Input for this task
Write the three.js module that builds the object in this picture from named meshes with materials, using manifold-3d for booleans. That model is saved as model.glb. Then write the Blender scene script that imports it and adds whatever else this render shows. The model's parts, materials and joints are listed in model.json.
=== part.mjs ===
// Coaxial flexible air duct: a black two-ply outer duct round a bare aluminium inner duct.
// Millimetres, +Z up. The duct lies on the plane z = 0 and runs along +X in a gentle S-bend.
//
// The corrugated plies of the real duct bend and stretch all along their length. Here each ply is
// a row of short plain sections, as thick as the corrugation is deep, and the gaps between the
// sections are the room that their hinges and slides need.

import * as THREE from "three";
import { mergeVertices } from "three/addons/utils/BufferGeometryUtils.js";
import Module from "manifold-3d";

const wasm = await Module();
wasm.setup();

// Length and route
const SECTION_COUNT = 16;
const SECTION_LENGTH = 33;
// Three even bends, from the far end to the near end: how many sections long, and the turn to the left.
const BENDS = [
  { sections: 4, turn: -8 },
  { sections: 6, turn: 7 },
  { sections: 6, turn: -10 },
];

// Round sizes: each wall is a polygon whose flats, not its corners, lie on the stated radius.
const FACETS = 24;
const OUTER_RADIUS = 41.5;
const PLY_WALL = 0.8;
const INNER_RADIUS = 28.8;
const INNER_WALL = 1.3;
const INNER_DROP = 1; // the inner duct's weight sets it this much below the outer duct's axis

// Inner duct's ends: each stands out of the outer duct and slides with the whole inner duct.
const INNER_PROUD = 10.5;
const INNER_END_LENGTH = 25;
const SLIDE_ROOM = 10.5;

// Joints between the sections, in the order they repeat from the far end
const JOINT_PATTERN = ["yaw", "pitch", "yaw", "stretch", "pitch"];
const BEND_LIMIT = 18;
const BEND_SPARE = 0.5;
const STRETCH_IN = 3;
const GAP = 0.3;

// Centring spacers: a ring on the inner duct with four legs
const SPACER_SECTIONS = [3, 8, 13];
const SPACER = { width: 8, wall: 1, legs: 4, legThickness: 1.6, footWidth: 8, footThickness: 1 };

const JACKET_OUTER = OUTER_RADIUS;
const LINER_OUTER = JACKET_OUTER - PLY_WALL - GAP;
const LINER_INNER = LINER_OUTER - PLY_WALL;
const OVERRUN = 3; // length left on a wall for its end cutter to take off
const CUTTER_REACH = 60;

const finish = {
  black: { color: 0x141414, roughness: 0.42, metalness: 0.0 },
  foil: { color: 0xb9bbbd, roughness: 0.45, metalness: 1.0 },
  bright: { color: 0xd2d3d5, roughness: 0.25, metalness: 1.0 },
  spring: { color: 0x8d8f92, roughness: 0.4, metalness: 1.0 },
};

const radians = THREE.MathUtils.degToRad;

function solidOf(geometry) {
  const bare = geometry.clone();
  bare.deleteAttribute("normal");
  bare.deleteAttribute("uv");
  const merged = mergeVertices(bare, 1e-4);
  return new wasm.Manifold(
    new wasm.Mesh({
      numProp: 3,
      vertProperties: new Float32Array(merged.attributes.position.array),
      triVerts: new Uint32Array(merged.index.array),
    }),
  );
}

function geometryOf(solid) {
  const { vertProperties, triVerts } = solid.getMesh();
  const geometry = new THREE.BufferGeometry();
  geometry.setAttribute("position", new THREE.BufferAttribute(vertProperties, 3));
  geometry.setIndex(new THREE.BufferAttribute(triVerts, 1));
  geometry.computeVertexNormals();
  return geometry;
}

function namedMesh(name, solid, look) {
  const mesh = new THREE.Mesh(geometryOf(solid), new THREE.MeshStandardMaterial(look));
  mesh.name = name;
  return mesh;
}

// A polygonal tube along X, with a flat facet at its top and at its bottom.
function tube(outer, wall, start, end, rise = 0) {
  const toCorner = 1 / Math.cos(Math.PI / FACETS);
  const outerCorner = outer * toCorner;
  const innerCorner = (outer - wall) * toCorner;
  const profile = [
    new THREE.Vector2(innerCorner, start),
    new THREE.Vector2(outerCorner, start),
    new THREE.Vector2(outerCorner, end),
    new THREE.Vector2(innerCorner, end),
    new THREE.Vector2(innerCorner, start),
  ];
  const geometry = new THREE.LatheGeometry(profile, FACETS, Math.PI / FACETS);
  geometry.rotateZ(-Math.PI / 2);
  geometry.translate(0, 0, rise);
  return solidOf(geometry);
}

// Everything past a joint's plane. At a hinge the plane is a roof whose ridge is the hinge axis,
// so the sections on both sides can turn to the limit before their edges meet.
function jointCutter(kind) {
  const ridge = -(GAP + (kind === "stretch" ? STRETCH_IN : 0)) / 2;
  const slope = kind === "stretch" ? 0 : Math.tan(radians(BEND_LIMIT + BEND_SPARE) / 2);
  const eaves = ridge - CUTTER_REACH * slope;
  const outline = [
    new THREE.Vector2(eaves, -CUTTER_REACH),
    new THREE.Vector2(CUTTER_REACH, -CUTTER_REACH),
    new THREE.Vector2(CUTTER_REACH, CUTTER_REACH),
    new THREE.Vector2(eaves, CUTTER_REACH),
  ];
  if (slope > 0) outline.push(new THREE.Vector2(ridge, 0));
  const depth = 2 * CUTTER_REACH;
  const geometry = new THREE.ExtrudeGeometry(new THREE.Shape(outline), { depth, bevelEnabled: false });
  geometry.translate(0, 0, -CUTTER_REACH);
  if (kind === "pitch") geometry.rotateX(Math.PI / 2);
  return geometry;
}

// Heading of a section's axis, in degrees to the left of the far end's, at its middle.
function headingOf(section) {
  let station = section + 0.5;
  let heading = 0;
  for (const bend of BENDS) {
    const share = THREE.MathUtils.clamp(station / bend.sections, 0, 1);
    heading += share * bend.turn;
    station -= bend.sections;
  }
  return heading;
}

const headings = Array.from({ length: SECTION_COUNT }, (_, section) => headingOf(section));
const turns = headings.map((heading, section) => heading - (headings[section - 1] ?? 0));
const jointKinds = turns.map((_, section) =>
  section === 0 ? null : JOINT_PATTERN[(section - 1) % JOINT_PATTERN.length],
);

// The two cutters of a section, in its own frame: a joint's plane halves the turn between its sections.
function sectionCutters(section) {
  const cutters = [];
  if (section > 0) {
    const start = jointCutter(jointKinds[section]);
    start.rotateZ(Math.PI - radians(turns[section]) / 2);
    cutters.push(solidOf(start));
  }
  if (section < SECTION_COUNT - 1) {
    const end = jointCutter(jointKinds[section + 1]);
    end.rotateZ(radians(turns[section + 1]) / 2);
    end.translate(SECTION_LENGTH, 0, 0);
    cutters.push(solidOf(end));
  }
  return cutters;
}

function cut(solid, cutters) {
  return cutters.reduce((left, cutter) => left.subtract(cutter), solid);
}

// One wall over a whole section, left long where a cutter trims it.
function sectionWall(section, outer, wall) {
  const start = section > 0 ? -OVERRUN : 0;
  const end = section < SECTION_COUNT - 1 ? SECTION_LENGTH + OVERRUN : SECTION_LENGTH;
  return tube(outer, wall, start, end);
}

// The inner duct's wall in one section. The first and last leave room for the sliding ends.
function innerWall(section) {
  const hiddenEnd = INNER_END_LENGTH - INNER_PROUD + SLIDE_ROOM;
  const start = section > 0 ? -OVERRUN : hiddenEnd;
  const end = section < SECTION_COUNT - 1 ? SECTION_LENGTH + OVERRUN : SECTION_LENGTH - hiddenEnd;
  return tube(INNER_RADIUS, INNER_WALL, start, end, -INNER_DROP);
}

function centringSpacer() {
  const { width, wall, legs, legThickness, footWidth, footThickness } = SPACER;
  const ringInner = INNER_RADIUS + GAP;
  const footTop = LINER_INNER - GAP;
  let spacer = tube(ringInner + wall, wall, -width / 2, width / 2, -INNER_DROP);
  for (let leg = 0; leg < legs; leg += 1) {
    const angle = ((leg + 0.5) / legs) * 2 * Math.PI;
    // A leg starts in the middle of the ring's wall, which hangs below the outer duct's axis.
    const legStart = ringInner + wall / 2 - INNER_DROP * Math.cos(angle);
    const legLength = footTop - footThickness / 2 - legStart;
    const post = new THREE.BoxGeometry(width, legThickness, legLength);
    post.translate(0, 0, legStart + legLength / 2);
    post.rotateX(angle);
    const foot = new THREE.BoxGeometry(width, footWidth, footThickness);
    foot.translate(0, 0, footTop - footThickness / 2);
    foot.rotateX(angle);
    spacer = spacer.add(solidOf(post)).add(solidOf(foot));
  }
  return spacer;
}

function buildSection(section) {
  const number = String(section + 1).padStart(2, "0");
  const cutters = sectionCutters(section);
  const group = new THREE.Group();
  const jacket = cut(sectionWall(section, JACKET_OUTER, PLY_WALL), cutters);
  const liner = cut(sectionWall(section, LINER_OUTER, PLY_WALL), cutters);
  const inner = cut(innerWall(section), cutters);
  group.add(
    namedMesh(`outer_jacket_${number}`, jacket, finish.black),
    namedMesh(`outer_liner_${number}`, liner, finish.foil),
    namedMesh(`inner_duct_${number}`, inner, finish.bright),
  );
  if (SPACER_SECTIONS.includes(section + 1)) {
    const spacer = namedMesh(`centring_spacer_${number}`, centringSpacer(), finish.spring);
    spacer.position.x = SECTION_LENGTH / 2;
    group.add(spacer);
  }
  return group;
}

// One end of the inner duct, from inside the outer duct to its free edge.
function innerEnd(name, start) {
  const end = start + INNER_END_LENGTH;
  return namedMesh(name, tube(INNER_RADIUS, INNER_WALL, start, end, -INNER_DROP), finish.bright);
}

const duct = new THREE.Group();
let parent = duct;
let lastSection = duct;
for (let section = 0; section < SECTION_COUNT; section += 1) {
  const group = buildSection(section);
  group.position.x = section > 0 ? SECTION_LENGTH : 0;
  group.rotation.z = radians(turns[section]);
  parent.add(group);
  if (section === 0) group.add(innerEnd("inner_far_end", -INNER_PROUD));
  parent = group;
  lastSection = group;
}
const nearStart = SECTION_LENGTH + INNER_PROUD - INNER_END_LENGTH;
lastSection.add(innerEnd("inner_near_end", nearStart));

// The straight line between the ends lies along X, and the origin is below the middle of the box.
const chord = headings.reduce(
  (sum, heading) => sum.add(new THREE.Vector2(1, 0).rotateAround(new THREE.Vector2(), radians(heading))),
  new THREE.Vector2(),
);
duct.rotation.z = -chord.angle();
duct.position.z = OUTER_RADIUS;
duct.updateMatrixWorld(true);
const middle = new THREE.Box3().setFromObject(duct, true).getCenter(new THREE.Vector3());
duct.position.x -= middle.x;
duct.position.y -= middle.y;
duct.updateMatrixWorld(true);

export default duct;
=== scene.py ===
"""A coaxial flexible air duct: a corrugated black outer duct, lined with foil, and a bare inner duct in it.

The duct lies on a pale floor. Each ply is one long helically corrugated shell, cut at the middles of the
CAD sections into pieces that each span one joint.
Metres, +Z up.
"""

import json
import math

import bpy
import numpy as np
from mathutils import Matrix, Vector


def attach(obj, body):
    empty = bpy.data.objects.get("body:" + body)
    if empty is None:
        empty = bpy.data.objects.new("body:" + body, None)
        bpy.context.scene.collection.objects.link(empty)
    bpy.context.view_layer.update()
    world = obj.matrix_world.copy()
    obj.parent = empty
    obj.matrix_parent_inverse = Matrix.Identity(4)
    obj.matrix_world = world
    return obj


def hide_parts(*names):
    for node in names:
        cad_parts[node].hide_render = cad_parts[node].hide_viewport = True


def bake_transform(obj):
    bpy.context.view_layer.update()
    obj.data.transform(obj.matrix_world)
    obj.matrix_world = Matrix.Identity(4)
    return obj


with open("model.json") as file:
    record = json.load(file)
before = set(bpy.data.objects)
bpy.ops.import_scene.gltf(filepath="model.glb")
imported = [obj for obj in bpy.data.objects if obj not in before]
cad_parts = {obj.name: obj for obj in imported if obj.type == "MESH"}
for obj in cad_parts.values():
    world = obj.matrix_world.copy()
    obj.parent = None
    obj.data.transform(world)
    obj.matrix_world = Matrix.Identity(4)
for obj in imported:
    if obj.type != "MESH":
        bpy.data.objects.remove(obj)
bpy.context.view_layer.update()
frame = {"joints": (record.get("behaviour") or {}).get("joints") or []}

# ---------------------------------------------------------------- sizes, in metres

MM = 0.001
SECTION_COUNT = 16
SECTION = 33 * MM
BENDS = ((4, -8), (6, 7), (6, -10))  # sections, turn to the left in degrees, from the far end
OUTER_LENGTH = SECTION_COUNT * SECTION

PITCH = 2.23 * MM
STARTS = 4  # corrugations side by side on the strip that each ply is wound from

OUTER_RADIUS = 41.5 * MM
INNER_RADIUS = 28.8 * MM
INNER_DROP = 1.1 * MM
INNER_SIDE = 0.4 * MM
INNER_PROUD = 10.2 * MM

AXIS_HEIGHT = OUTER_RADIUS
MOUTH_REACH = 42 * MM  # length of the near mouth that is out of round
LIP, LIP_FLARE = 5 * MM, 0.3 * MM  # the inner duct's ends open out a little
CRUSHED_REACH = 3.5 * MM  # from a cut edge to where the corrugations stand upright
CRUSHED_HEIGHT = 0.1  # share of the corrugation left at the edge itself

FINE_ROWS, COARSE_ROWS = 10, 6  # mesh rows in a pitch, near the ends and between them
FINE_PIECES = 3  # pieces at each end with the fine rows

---

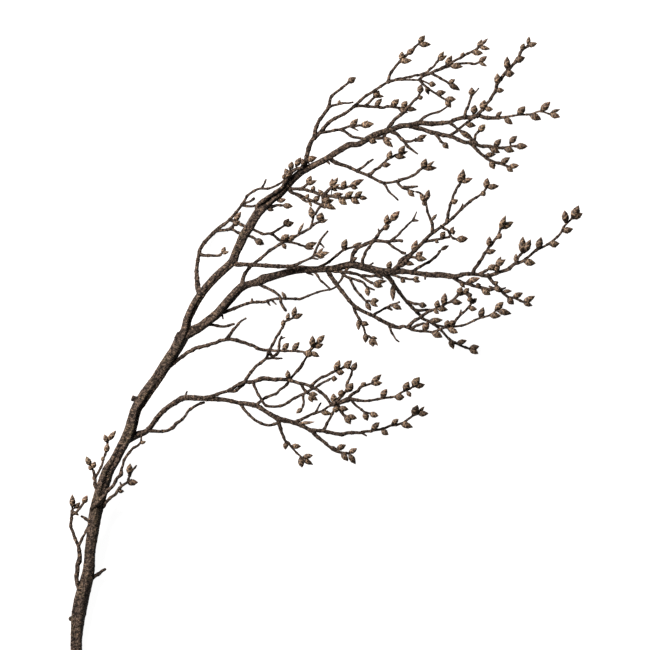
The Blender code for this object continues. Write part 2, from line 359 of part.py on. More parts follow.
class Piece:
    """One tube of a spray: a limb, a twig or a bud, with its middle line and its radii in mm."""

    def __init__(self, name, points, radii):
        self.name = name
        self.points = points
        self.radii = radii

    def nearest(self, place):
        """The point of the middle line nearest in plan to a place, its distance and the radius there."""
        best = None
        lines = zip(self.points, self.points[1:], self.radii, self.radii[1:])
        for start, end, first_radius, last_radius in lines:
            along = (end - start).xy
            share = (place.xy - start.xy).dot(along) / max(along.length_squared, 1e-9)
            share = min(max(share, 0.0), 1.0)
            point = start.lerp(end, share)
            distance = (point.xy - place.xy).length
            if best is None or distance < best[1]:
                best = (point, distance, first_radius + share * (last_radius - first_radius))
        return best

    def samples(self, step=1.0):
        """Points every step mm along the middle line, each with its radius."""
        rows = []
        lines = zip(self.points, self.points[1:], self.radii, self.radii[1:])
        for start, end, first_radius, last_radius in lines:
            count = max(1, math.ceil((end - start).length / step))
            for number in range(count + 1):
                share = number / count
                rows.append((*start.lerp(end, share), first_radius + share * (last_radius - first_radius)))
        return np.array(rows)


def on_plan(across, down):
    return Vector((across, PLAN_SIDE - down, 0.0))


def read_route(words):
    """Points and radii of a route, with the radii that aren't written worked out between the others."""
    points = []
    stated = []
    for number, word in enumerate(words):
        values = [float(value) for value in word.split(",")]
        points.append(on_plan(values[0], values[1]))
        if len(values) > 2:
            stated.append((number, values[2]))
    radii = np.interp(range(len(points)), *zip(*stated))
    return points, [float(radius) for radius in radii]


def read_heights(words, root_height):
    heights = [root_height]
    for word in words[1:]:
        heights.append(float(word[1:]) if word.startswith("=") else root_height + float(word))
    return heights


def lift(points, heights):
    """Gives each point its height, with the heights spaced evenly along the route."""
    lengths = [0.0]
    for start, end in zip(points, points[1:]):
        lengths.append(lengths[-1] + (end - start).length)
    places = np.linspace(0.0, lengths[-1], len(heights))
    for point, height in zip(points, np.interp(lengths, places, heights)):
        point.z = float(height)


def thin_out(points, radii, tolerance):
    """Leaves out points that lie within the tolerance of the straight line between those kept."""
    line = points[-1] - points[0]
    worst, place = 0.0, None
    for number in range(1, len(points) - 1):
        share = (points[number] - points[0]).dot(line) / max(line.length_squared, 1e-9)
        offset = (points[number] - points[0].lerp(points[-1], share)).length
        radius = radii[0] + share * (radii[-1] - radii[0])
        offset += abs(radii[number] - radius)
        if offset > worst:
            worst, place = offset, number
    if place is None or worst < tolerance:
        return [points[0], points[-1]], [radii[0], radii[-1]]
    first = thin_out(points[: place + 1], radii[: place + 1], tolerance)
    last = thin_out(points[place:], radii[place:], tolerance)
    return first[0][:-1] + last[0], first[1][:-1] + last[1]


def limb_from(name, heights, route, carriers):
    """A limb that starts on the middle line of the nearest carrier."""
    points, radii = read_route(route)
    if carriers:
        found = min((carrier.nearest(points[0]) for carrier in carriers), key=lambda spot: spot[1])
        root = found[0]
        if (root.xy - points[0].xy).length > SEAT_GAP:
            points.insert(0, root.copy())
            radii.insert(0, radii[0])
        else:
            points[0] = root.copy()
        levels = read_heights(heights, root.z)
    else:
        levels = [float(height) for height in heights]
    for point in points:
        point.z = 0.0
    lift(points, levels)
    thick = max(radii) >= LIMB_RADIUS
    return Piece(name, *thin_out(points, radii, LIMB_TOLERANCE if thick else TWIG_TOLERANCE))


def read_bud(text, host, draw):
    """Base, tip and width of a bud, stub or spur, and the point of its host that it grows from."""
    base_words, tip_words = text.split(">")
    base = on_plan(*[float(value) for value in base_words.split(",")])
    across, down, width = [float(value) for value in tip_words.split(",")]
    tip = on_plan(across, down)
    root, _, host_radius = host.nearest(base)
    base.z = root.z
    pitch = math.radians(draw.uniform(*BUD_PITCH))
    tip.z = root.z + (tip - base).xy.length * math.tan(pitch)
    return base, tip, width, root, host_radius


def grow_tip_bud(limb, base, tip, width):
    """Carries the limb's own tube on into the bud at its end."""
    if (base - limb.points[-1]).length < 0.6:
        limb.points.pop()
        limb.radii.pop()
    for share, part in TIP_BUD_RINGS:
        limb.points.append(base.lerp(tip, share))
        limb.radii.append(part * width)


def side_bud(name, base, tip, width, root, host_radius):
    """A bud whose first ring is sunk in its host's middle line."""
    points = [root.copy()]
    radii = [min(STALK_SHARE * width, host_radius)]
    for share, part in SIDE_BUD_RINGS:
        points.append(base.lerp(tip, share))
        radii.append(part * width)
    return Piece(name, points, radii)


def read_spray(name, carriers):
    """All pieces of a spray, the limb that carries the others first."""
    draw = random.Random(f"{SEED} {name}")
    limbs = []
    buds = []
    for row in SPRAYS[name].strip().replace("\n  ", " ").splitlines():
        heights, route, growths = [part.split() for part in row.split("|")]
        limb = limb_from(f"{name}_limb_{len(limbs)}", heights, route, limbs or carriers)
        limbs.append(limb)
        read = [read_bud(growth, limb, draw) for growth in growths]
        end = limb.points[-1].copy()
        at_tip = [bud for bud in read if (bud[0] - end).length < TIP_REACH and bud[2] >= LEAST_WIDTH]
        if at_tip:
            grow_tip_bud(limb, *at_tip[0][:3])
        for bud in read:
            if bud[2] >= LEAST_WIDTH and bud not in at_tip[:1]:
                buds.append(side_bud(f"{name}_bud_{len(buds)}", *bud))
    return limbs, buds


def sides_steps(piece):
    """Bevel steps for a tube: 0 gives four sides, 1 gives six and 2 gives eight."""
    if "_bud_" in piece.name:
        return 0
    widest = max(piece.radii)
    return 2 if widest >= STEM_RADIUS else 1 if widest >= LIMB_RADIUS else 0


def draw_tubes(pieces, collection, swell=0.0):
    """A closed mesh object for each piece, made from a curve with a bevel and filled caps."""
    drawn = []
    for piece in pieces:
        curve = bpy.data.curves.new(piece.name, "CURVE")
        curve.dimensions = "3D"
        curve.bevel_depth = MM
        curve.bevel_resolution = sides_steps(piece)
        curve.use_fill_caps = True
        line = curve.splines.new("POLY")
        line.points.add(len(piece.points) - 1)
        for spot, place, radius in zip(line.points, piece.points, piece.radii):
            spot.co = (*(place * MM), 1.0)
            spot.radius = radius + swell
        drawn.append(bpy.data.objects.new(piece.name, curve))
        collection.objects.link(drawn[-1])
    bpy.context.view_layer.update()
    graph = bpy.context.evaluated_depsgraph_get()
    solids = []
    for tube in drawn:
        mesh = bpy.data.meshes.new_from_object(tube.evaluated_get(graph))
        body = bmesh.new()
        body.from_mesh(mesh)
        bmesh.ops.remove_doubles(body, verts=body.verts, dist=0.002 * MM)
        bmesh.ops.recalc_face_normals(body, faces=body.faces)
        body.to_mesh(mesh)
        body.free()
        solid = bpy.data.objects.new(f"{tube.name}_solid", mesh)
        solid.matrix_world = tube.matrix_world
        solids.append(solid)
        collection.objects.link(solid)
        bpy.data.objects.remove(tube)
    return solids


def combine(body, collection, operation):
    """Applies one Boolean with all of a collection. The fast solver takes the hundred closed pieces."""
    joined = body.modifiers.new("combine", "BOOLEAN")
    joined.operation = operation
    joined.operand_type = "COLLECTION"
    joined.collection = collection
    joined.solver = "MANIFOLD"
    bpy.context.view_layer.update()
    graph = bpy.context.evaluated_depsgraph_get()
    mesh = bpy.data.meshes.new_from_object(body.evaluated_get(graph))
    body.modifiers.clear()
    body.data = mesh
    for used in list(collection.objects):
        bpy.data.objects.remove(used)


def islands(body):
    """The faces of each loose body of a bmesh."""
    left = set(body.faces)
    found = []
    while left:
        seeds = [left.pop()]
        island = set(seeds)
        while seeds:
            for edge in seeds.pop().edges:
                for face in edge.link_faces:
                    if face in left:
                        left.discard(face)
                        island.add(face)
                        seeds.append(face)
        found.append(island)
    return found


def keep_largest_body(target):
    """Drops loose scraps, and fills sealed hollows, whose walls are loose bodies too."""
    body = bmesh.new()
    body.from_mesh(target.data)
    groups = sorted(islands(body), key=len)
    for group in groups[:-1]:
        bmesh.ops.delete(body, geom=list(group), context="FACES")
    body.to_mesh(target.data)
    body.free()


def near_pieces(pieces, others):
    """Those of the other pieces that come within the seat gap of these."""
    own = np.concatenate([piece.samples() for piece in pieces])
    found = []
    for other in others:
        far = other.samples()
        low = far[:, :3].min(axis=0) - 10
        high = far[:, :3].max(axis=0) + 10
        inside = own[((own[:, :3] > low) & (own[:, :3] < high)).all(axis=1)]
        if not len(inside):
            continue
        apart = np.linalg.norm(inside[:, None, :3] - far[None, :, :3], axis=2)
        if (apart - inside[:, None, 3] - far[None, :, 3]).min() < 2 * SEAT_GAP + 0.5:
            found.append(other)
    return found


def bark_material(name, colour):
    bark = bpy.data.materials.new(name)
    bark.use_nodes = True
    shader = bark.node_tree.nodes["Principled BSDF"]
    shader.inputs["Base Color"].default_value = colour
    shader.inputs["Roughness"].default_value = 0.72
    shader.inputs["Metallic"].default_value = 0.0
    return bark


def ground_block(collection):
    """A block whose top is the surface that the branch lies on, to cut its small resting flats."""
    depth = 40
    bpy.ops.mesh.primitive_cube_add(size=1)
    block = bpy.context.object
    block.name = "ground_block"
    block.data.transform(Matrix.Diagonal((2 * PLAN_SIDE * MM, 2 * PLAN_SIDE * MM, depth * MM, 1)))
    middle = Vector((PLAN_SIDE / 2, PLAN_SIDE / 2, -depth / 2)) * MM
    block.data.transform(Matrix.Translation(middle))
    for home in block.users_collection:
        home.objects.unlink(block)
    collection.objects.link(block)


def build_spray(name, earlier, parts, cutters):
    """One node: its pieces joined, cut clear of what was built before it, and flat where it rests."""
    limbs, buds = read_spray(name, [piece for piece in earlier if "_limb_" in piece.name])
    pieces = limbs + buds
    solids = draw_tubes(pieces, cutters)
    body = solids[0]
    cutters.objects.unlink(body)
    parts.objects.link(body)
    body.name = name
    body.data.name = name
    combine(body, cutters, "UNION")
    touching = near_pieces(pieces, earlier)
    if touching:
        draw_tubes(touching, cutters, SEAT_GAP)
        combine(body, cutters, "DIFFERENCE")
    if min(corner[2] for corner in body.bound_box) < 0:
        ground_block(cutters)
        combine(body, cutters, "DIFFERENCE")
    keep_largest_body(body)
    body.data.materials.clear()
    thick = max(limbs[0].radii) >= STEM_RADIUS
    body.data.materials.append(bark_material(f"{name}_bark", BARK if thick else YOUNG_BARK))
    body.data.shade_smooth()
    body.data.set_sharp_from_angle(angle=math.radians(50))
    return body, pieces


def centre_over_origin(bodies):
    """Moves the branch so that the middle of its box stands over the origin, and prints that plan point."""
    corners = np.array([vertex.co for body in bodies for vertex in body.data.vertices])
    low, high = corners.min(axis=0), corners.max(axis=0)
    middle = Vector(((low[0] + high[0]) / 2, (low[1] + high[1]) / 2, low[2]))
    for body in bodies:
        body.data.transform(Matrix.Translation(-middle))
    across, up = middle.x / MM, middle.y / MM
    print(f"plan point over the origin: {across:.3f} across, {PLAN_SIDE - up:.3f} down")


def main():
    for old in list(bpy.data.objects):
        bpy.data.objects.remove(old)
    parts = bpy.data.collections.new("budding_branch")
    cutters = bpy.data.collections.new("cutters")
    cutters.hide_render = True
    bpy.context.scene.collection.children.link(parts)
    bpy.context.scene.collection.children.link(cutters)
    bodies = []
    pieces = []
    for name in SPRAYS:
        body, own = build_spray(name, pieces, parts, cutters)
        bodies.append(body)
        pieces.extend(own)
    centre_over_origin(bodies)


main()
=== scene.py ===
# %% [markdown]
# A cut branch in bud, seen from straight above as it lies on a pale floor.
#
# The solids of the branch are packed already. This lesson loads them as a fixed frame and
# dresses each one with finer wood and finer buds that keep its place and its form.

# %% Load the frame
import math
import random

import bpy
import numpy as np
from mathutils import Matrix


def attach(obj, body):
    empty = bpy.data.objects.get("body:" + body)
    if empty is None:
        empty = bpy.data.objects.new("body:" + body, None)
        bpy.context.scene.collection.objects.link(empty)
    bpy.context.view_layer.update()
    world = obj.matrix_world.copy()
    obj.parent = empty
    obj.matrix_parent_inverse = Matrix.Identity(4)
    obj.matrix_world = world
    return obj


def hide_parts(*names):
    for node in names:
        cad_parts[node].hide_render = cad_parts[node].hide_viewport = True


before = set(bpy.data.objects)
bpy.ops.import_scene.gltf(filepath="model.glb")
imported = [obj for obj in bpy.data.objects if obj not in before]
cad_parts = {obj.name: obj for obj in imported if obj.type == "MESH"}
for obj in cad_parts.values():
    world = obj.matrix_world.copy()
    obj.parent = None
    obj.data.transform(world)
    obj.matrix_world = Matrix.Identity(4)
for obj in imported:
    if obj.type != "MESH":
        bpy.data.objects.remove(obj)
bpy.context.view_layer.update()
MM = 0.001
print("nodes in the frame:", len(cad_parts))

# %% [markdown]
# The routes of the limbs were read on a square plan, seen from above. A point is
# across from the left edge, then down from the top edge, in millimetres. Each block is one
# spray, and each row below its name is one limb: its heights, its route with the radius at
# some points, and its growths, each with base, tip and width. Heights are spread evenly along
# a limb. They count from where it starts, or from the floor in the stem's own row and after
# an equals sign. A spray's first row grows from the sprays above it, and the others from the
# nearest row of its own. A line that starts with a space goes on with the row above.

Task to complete
All lines above from the one containing "of the box." to the one containing "record = json.load(file)" must be repeated exactly, both lines included, and no others.

Solution below
// The straight line between the ends lies along X, and the origin is below the middle of the box.
const chord = headings.reduce(
  (sum, heading) => sum.add(new THREE.Vector2(1, 0).rotateAround(new THREE.Vector2(), radians(heading))),
  new THREE.Vector2(),
);
duct.rotation.z = -chord.angle();
duct.position.z = OUTER_RADIUS;
duct.updateMatrixWorld(true);
const middle = new THREE.Box3().setFromObject(duct, true).getCenter(new THREE.Vector3());
duct.position.x -= middle.x;
duct.position.y -= middle.y;
duct.updateMatrixWorld(true);

export default duct;
=== scene.py ===
"""A coaxial flexible air duct: a corrugated black outer duct, lined with foil, and a bare inner duct in it.

The duct lies on a pale floor. Each ply is one long helically corrugated shell, cut at the middles of the
CAD sections into pieces that each span one joint.
Metres, +Z up.
"""

import json
import math

import bpy
import numpy as np
from mathutils import Matrix, Vector


def attach(obj, body):
    empty = bpy.data.objects.get("body:" + body)
    if empty is None:
        empty = bpy.data.objects.new("body:" + body, None)
        bpy.context.scene.collection.objects.link(empty)
    bpy.context.view_layer.update()
    world = obj.matrix_world.copy()
    obj.parent = empty
    obj.matrix_parent_inverse = Matrix.Identity(4)
    obj.matrix_world = world
    return obj


def hide_parts(*names):
    for node in names:
        cad_parts[node].hide_render = cad_parts[node].hide_viewport = True


def bake_transform(obj):
    bpy.context.view_layer.update()
    obj.data.transform(obj.matrix_world)
    obj.matrix_world = Matrix.Identity(4)
    return obj


with open("model.json") as file:
    record = json.load(file)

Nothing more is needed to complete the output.